Alors ? Pari tenu pour le Café de la Danse ? En terme de programmation, c’est incontestable. Les objectifs d’une affiche « jeune public mais pas bêtifiante » sont largement remplis. Concernant la fréquentation, il est plus délicat de se faire une idée, notamment parce que nous n’avons pas assisté aux représentations du soir les jours où il y en avait 4. Mais à brûle-pourpoint, on dirait que oui. Mise à part le samedi en tout cas, la salle était plutôt bien remplie, surtout en considérant que :

- les spectacles avaient lieu en milieu d’après-midi

- pas de bol, ces cinq jours furent les plus beaux et chauds du mois.
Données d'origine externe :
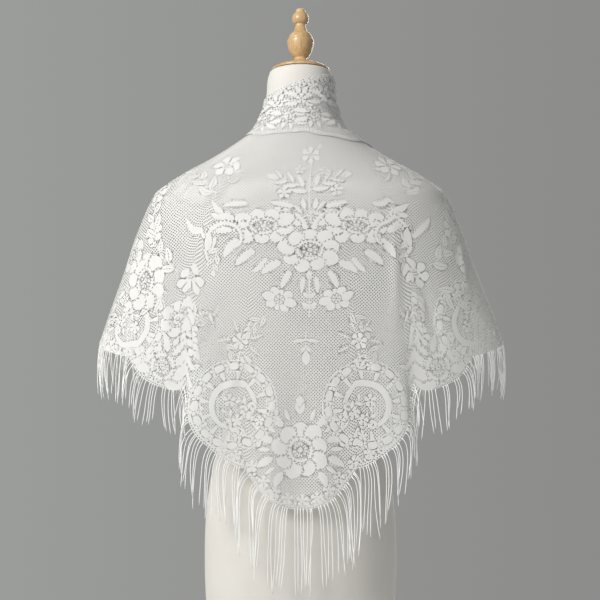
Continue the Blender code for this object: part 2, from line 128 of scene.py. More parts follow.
def on_ring(azimuth, radius, z):
    return np.stack([radius * np.sin(azimuth), -radius * np.cos(azimuth), z], axis=-1)


def srgb(code):
    """A colour given as on a paint card, in the linear values that the shaders take."""
    channels = [int(code[i : i + 2], 16) / 255 for i in (1, 3, 5)]
    linear = [c / 12.92 if c <= 0.04045 else ((c + 0.055) / 1.055) ** 2.4 for c in channels]
    return (*linear, 1)


def finish_named(name, roughness, **sockets):
    """A new material, its node tree and its surface shader."""
    made = bpy.data.materials.new(name)
    made.use_nodes = True
    shader = made.node_tree.nodes["Principled BSDF"]
    shader.inputs["Roughness"].default_value = roughness
    for socket, value in sockets.items():
        shader.inputs[socket.replace("_", " ")].default_value = value
    return made, made.node_tree, shader


def add_node(tree, kind, inputs, **settings):
    """A node with its settings. Each input is a plain value or the socket that feeds it."""
    node = tree.nodes.new(kind)
    for name, value in settings.items():
        setattr(node, name, value)
    for name, value in inputs.items():
        if isinstance(value, bpy.types.NodeSocket):
            tree.links.new(value, node.inputs[name])
        else:
            node.inputs[name].default_value = value
    return node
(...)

On espère bien sûr que la salle remettra cela l’an prochain. Comme nous l’écrivions il y a quelques semaines, ce genre de manifestation est trop rare pour ne pas mériter toute notre attention.

Festival Pat(chou)ark,
Du vendredi 16 au mardi 20 avril, au Café de la Danse
Le lundi 11 avril à La Loge 5


1. Et pas n’importe lesquelles, puisque tout comme le livre-disque dont ces projections sont extraites, elles portent la patte reconnaissable entre mille de l’immense Tomi Ungerer – rien moins que l’auteur des Trois brigands. 
2. Groupe qui n’est autre que celui du violoniste Eric Slabiak, qui il y a déjà quatre ans de cela accompagnait justement Muriel Bloch sur le disque Carte postale des Balkans (tiens donc).
3. Si c’est vous et qu’en fait, vous êtes juste la mère… toutes nos excuses par avance !
4. Nous venions avec les scolaires… tous ces gamins apparemment un peu trop indisciplinés pour Tom Torel, qui peina à une ou deux reprises à masquer son irritation face à un brouhaha il est vrai assez désagréable… auquel on pensait qu’un artiste spécialisé dans les spectacles enfantins serait, disons… « plus réceptif ».
5. Pour d’obscures raisons d’emploi du temps nous n’avons malheureusement pas pu assister aux ateliers musicaux du lundi.